Besides buying food, you can dress, plant a garden, and stock a household from this market. There are a few local crafts for sale but you have to look for them. The Tuscan markets aren't like those in Mexico, with wonderful toys, weaving, and pottery. It's a wonder these markets continue at all, given the sophistication of Italian life and the standard of living in this area. I find the iron-working traditions still somewhat in evidence. Occasionally, I see good andirons and handy fireplace grills. My favorite is a holder for whole prosciutto, an iron grip with handle mounted on a board for ease in slicing; maybe someday I'll find I need that much prosciutto and buy one. One week I bought handwoven baskets made from dark supple willow twigs, the large ones perfect for kitchen supplies and the small round ones for the ripe-right-now peaches and cherries. One woman sells old table and bed linens with thick monograms, all of which must have been gathered from farms and villas. She has three mounds of yellowed lace. Perhaps some of it was made on the nearby island, Isola Maggiore in Lake Trasimeno. Women still sit in the doorways there, hooking lace in the afternoon light. I find two enormous square linen pillowcases with miles of inset lace and ribbons—ten thousand lire, same as the sandals, seems to be the magic number today. Of course, I will have to have the pillows especially made. When I buy some striped linen dishtowels, I notice several goat skins hanging from a hook. I have in mind that they would look terrific on the cotto floors at my house. The four the man has are too small but he says to come back next week. He tries to convince me that his sheepskins would be better anyway, but they don't appeal to me.
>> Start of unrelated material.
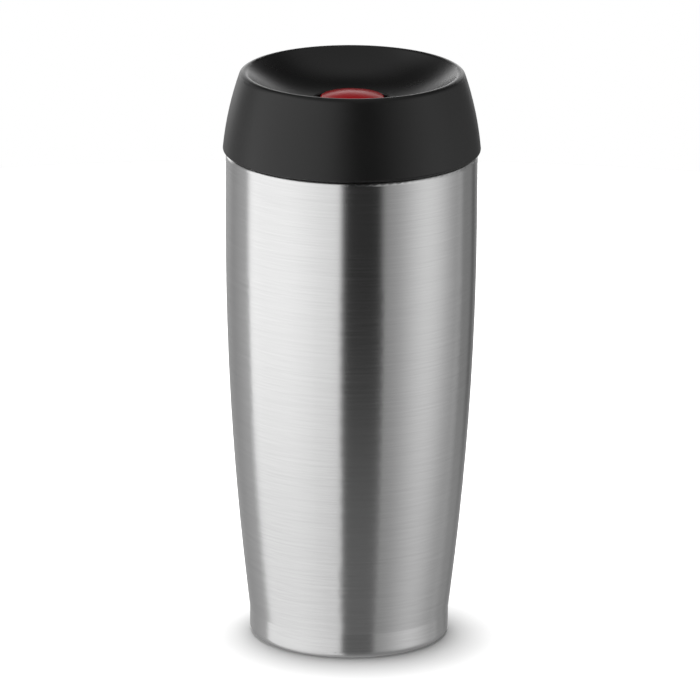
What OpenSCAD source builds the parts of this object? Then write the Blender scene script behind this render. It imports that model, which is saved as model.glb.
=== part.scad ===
// Insulated travel mug: a double-wall steel cup with a screw-in lid.
// The push button in the middle of the lid opens a valve that lets the drink out all round.
// Millimetres. The origin is the centre of the resting face, and +Z runs up the axis of the mug.

/* [Mug] */
// Height from the resting face to the drinking rim
overall_h = 190; // [186:0.5:200]
// Radius of the straight upper part of the steel body
body_r = 41; // [40.6:0.1:41.4]
// Radius of the base band, which drops into a car cup holder
base_r = 32.7; // [32.4:0.1:33.5]
// Height of the base band
band_h = 8.4; // [8:0.1:11]
// Height at which the barrel curve of the body runs out into the straight upper part
barrel_top_z = 140; // [130:1:145]
// Thickness of the steel sheet
sheet_t = 0.6; // [0.5:0.05:0.7]
// Width of the evacuated gap between the two walls
vacuum_gap = 3; // [2.4:0.1:3.4]

/* [Lid] */
// Height of the lid, from its lower edge to the drinking rim
lid_h = 26.2; // [25.8:0.1:26.8]
// Radius of the lower edge of the lid
lid_r = 42; // [41.8:0.1:42.4]
// Wall thickness of the lid cover
cover_t = 1.9; // [1.7:0.1:2]
// Radius of the rounded drinking rim
rim_round = 1.8; // [1.4:0.1:2]
// Radius of the opening in the floor of the drinking bowl
bowl_hole_r = 12.8; // [12.6:0.1:14]

/* [Thread] */
// Rise of the lid in one full turn
thread_lead = 12; // [10:0.5:13]
// Number of beads round the neck, and of lugs on the lid
thread_starts = 3; // [3:1:3]

/* [Valve] */
// Travel of the button and of the valve
press_travel = 4; // [3:0.5:4]
// Radius of the push button
button_r = 10.4; // [10:0.1:10.6]
// Turn of the cam rotor over one press, in degrees
rotor_step = 45; // [40:1:45]

/* [Hidden] */
$fn = 96;
curve_fn = 1440;             // steps in the largest circles, of which only a short arc is used
overlap = 0.4;               // depth by which a feature is sunk into its wall so that the two fuse
reach = 1;                   // length by which a cutter runs out past the face that it cuts
press_gap = 0.02;            // clearance of a pressed joint
seal_gap = 0.1;              // clearance of a soft seal beside its walls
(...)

  I'm wending my way toward the produce, but walk up to the bar for a coffee. Actually, I stop with an excuse to stare. People from surrounding areas come not only to shop but to greet friends, to make business arrangements. The din around the Camucia market is a lovely swarm of voices, many speaking in the local Val di Chiana dialect; I don't understand most of what they're saying but I do hear one recurring habit. They do not use the ch sound for c, but slide it into an s sound. “Shento,” they say for cento (one hundred), instead of the usual pronunciation “chento.” I heard someone say “cappushino,” for cappuccino, though the usual affectionate shortening of that is “cappuch.” Their town is pronounced not “Camuchia,” but “Camushea.” Odd that the c is often the affected letter. Around Siena, people substitute an h sound for c—“hasa” and “Hoca-Hola.” Whatever the local habit with c, they're all talking. Outside the bar, groups of farmers, maybe a hundred men, mill about. Some play cards. Their wives are off in the crowd, loading their bags with tiny strawberries, basil plants with dangling roots, dried mushrooms, perhaps a fish from the one stand that sells seafood from the Adriatic. Unlike the Italians who take their thimbleful of espresso in one quick swallow, I sip the black, black coffee.